A night later, they did it again.
This time, the moment came down to Derek Hill, a bench player acquired for depth and defense, standing in the box with the Phillies trailing and the game nearly gone. Hill delivered a pinch-hit homer in the ninth, turning another late deficit into a 5-4 win.
Those are the kinds of wins that matter inside a clubhouse because they involve more than the stars. The Phillies need Schwarber. They need Bryce Harper. They need Trea Turner, Alec Bohm and the core pieces that carry a roster through six months. But seasons often turn on the nights when the 23rd, 24th and 25th men on the roster do something that keeps everyone else from having to explain a loss.
Hill’s swing mattered because it made the week feel collective.
The Phillies followed with a 10-5 win Thursday, took the opener against the Mets on Friday, absorbed a 6-2 loss Saturday, then answered Sunday with another 5-4 win at Citi Field. This one followed a familiar road-trip pattern. The Phillies built a lead. They lost it. The bullpen had to navigate traffic. And then Schwarber made the day look different with one swing.
His seventh-inning two-run homer against Kodai Senga was his 30th of the season, the fastest any Phillies player has reached that mark. Mike Schmidt had owned the previous pace. That is the kind of sentence that should make everyone pause.
Schwarber has become more than a source of power. He has become the club’s pressure release. On Sunday, after the Phillies let a lead slip away and the Mets briefly stepped in front, he restored order with one swing to right-center. The Phillies did not play a clean game. They walked too many hitters. They let New York leave 14 men on base. They needed Orion Kerkering to escape the eighth with the bases loaded.
But they won.
That is what good teams do when they are not perfect. They do not always dominate. They do not always look smooth. Sometimes they spend three hours fighting themselves, then find one swing, one escape act, one clean ninth inning and one more reason to believe the season is beginning to tilt in their direction.
That is what made the road trip interesting.
It was not just that the Phillies went 5-2. It was how they did it. They won with a late offensive avalanche. They won with a pinch-hit homer. They won with a power swing from their hottest hitter. They won a tight game in New York. They won when the bullpen bent. They won when the lineup had to wait until the final innings to make itself heard.

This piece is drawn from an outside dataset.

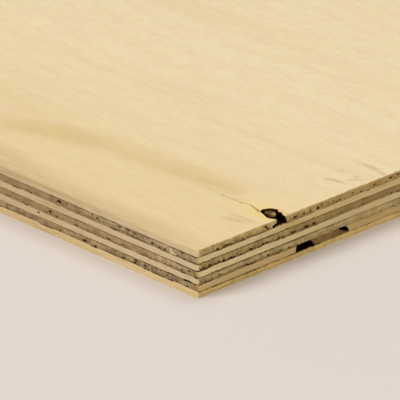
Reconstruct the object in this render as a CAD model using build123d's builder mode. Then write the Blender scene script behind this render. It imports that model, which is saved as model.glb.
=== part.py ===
from build123d import *
import math
import os

os.makedirs("parts", exist_ok=True)

# A sheet of seven-ply plywood lying flat, in millimetres.
# X runs along the grain of the face, Y across it, Z up from the underside.
# The origin is the middle of the underside.
# The knots and the joint are at the corner where the end at +X meets the side at -Y.
sheet_length = 1220.0
sheet_width = 610.0

# Thicknesses of the veneers. The inner ones alternate, crossbands and long plies.
face_thickness = 2.5
back_thickness = 2.5
crossband_thickness = 2.6
long_ply_thickness = 2.6

# Hole that a dead knot left in the face, as an oval roughly along the grain, open at the end
# of the sheet.
face_hole_length = 11.2
face_hole_width = 6.7
face_hole_inset = 4.5
face_hole_from_side = 41.5
face_hole_turn = -7.0

# Crack that runs along the grain from the tip of that hole. It is a long wedge that
# starts in the middle of the hole, drifts a little to the side and ends almost closed.
crack_length = 16.0
crack_mouth = 1.1
crack_tip = 0.2
crack_drift = 1.1

# What is left of the knot stands in the hole, a little lower than the face, with its crown eased.
face_knot_length = 5.6
face_knot_width = 4.4
face_knot_drop = 0.4
face_knot_crown = 0.4
face_knot_inset = 6.3
face_knot_offset = 0.4
face_knot_turn = -7.0

# The second veneer is in two pieces. The strip's end slopes back from its upper edge,
# and the ply below swells up into the joint, where its crest is as wide as the gap.
strip_width = 13.5
strip_slope = 2.9
joint_gap = 0.7
band_end_round = 0.6

# Knot hole of the lower crossband, an oval along its own grain, open at the end of the sheet.
# The wall farther from the side bends in over the hole, in a quarter round.
band_hole_length = 27.4
band_hole_depth = 14.4
band_hole_inset = 2.0
band_hole_from_side = 61.4
band_hole_round = 2.5

# The loose knot in it, an oval sawn off with the sheet. On the sawn end there is a wide void
# beside it on the near side, where its flank leans over the void, and a narrow one on the far
# side, where it runs out into a low tongue. The voids are measured at the top of the knot.
band_knot_depth = 7.0
near_void_width = 7.3
knot_flank_lean = 2.1
far_void_width = 5.0
knot_tongue_length = 3.8
knot_tongue_height = 1.7
knot_tongue_tip = 0.2
knot_tongue_clearance = 0.6

# Places that follow from the sizes above.
end_x = sheet_length / 2
side_y = -sheet_width / 2
back_top = back_thickness
lower_crossband_top = back_top + crossband_thickness
lower_long_top = lower_crossband_top + long_ply_thickness
core_top = lower_long_top + crossband_thickness
upper_long_top = core_top + long_ply_thickness
upper_crossband_top = upper_long_top + crossband_thickness
sheet_thickness = upper_crossband_top + face_thickness
face_hole_x = end_x - face_hole_inset
face_hole_y = side_y + face_hole_from_side
crack_end_x = face_hole_x - face_hole_length / 2 - crack_length
band_hole_x = end_x - band_hole_inset
band_hole_y = side_y + band_hole_from_side
band_hole_cut = math.sqrt(1 - (2 * band_hole_inset / band_hole_depth) ** 2)
near_wall_y = band_hole_y - band_hole_cut * band_hole_length / 2
far_wall_y = band_hole_y + band_hole_cut * band_hole_length / 2
knot_near_y = near_wall_y + near_void_width
knot_far_y = far_wall_y - far_void_width
tongue_end_y = far_wall_y - knot_tongue_clearance
strip_top_x = end_x - strip_width
strip_foot_x = strip_top_x + strip_slope
joint_x = strip_top_x - joint_gap


def veneer(bottom, thickness):
    """A plain full-size veneer whose underside is at the height given."""
    with BuildPart() as ply:
        with BuildSketch(Plane.XY.offset(bottom)):
            Rectangle(sheet_length, sheet_width)
        extrude(amount=thickness)
    return ply


# The veneers of the underside and of the middle have nothing cut into them.
back_veneer = veneer(0, back_thickness)
lower_long_ply = veneer(lower_crossband_top, long_ply_thickness)
core_crossband = veneer(lower_long_top, crossband_thickness)

# Sixth veneer, with the knot hole cut through it and then the rounded wall filled in over it.
with BuildPart() as lower_crossband:
    with BuildSketch(Plane.XY.offset(back_top)):
        Rectangle(sheet_length, sheet_width)
        with Locations((band_hole_x, band_hole_y)):
            Ellipse(band_hole_depth / 2, band_hole_length / 2, mode=Mode.SUBTRACT)
    extrude(amount=crossband_thickness)
    with BuildSketch(Plane.YZ.offset(end_x)):
        with BuildLine():
            EllipticalCenterArc(
                (far_wall_y - band_hole_round, back_top),
                band_hole_round,
                crossband_thickness,
                start_angle=0,
                arc_size=90,
            )
            Polyline(
                (far_wall_y - band_hole_round, lower_crossband_top),
                (far_wall_y + band_hole_round, lower_crossband_top),
                (far_wall_y + band_hole_round, back_top),
                (far_wall_y, back_top),
            )
        make_face()
    extrude(amount=-band_hole_depth / 2)

# The knot fills the hole's height, and the end of the sheet cuts it off flat.
with BuildPart() as lower_crossband_knot:
    with BuildSketch(Plane.YZ.offset(end_x)):
        with BuildLine():
            Polyline(
                (knot_near_y + knot_flank_lean, back_top),
                (tongue_end_y, back_top),
                (tongue_end_y, back_top + knot_tongue_tip),
                (tongue_end_y - knot_tongue_length, back_top + knot_tongue_height),
                (knot_far_y, lower_crossband_top),
                (knot_near_y, lower_crossband_top),
                close=True,
            )
        make_face()
    extrude(amount=-band_knot_depth)
    with BuildSketch(Plane.XY.offset(back_top)):
        with Locations((end_x, (knot_near_y + far_wall_y) / 2)):
            Ellipse(band_knot_depth, (far_wall_y - knot_near_y) / 2)
    extrude(amount=crossband_thickness, mode=Mode.INTERSECT)

# Third veneer, with the ridge along the joint of the veneer above it.
with BuildPart() as upper_long_ply:
    with BuildSketch(Plane.XY.offset(core_top)):
        Rectangle(sheet_length, sheet_width)
    extrude(amount=long_ply_thickness)
    with BuildSketch(Plane.XZ.offset(-side_y)):
        with BuildLine():
            Polyline(
                (joint_x, upper_long_top),
                (strip_foot_x, upper_long_top),
                (strip_top_x, upper_crossband_top),
                (joint_x, upper_crossband_top),
                close=True,
            )
        make_face()
    extrude(amount=-sheet_width)

# Second veneer up to the joint, with the upper edge of its end rounded over.
with BuildPart() as upper_crossband:
    with BuildSketch(Plane.XY.offset(upper_long_top)):
        with Locations((-end_x, side_y)):
            Rectangle(joint_x + end_x, sheet_width, align=(Align.MIN, Align.MIN))
    extrude(amount=crossband_thickness)
    fillet(upper_crossband.faces().sort_by(Axis.X)[-1].edges().sort_by(Axis.Z)[-1], band_end_round)

# The strip beyond the joint, with its sloping end over the ridge.
with BuildPart() as upper_crossband_strip:
    with BuildSketch(Plane.XZ.offset(-side_y)):
        with BuildLine():
            Polyline(
                (strip_foot_x, upper_long_top),
                (end_x, upper_long_top),
                (end_x, upper_crossband_top),
                (strip_top_x, upper_crossband_top),
                close=True,
            )
        make_face()
    extrude(amount=-sheet_width)

# Face veneer, with the knot hole and the crack cut through it.
with BuildPart() as face_veneer:
    with BuildSketch(Plane.XY.offset(upper_crossband_top)):
        Rectangle(sheet_length, sheet_width)
        with Locations((face_hole_x, face_hole_y)):
            Ellipse(face_hole_length / 2, face_hole_width / 2, rotation=face_hole_turn, mode=Mode.SUBTRACT)
        with BuildLine():
            Polyline(
                (face_hole_x, face_hole_y - crack_mouth / 2),
                (face_hole_x, face_hole_y + crack_mouth / 2),
                (crack_end_x, face_hole_y - crack_drift + crack_tip / 2),
                (crack_end_x, face_hole_y - crack_drift - crack_tip / 2),
                close=True,
            )
        make_face(mode=Mode.SUBTRACT)
    extrude(amount=face_thickness)

# The rest of the knot stands on the second veneer.
with BuildPart() as face_knot:
    with BuildSketch(Plane.XY.offset(upper_crossband_top)):
        with Locations((end_x - face_knot_inset, face_hole_y + face_knot_offset)):
            Ellipse(face_knot_length / 2, face_knot_width / 2, rotation=face_knot_turn)
    extrude(amount=face_thickness - face_knot_drop)
    chamfer(face_knot.edges().sort_by(Axis.Z)[-1], face_knot_crown)

pieces = {
    "face_veneer": face_veneer,
    "face_knot": face_knot,
    "upper_crossband": upper_crossband,
    "upper_crossband_strip": upper_crossband_strip,
    "upper_long_ply": upper_long_ply,
    "core_crossband": core_crossband,
    "lower_long_ply": lower_long_ply,
    "lower_crossband": lower_crossband,
    "lower_crossband_knot": lower_crossband_knot,
    "back_veneer": back_veneer,
}
for name, piece in pieces.items():
    piece.part.label = name
    export_step(piece.part, f"parts/{name}.step")
print("sheet thickness", sheet_thickness)
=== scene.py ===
import math

import bpy
import numpy as np
from mathutils import Matrix, Vector
from mathutils.geometry import delaunay_2d_cdt


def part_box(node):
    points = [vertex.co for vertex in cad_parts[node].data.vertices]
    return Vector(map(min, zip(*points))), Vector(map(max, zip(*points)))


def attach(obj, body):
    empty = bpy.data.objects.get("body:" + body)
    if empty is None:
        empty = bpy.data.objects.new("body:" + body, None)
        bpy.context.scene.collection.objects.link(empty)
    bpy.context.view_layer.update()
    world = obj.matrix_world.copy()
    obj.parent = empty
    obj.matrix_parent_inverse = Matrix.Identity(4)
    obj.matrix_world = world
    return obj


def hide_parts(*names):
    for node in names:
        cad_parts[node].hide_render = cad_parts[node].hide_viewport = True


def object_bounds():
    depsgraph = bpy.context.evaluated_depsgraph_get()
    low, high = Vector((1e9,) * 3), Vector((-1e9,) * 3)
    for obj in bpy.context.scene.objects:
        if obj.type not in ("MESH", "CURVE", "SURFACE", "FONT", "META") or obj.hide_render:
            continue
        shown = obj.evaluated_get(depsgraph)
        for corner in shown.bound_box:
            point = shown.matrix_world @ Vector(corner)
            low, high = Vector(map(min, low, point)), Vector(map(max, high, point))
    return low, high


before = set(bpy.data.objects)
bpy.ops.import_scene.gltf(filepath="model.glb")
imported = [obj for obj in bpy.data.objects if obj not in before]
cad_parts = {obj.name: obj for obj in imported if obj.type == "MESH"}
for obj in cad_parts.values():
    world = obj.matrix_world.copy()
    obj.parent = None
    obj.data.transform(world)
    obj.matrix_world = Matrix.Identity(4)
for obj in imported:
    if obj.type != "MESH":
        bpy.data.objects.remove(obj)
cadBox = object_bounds()
print("frame loaded, the CAD box is", [list(corner) for corner in cadBox])

# Everything is worked out in millimetres and turned into metres when a mesh is made.
# A place on the sheet is often given as u, v: how far it is in from the end with the knots,
# and how far in from the side next to them.
mm = 0.001
veneers = ["back_veneer", "lower_crossband", "lower_long_ply", "core_crossband",
           "upper_long_ply", "upper_crossband", "face_veneer"]
glueHeights = [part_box(name)[0].z / mm for name in veneers] + [cadBox[1].z / mm]
endX, farEndX = cadBox[1].x / mm, cadBox[0].x / mm
sideY, farSideY = cadBox[0].y / mm, cadBox[1].y / mm

meshing = {
    "reach": [0, 115, 190, 260],          # distance from the knotty corner
    "spacing": [0.27, 0.31, 0.9, 1.15],   # and how far apart the edge's columns stand there
    "rows": [0, 0.03, 0.08, 0.16, 0.27, 0.4, 0.53, 0.66, 0.77, 0.86, 0.93, 0.975, 1],  # shares of a veneer
    "hidden": 12.0,                       # spacing along edges that another veneer covers
    "cornerRound": 0.45,                  # radius of the sheet's upright edges
    "hiddenRound": 0.01,                  # and of those that other veneers cover
    "gridStep": 45.0,                     # spacing of the points inside a flat surface
    "rimInset": 3.0,                      # a glue line is back at its own height this far in
    "rimStep": 6.0,                       # spacing of the points that hold it there
}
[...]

Those are different kinds of wins.
And different kinds of wins matter because October baseball does not usually give teams one comfortable script. A club has to win the clean games and the strange games, the bullpen games and the comeback games, the games decided by stars and the games saved by depth.
That is why this Pirates series matters.
On paper, it is not as emotionally charged as a weekend at Citi Field or a division series in Washington. The Pirates arrive as a .500-ish club with enough talent to be inconvenient and enough inconsistency to look beatable. Those are dangerous opponents for teams coming off a loud road trip. They do not carry the same psychological weight as the Mets. They do not create the same crowd buzz as Atlanta. They can sneak into a series while a home team is still mentally replaying the games it just survived.
That is the trap.
Turning points are wasted if a team does not follow them with discipline.
This week, that means cleaner innings from the bullpen. It means getting length from the rotation. It means not asking Schwarber to rescue every tense game with a swing that lands in franchise history. It means taking advantage of four home games before the season’s next chapter begins to form around the All-Star break and trade-deadline conversation.
There is also something larger at play.
The Phillies spent the early portion of this season trying to steady themselves after a miserable opening act. The managerial change to Don Mattingly reset the tone, but the standings did not immediately forgive the first month. That is why weeks like this one matter. A team cannot erase April in one road trip. But it can create a new reference point.
The road trip gave the Phillies that.
It gave them the image of a lineup refusing to let a game die in Washington. It gave them Hill’s swing. It gave them Schwarber’s 30th homer. It gave them another series win. It gave them a reminder that they do not need to be flawless to be dangerous.
Now the Pirates series gives them something just as important.
A chance to prove the road trip was not just a hot week.
A chance to make it the beginning of something.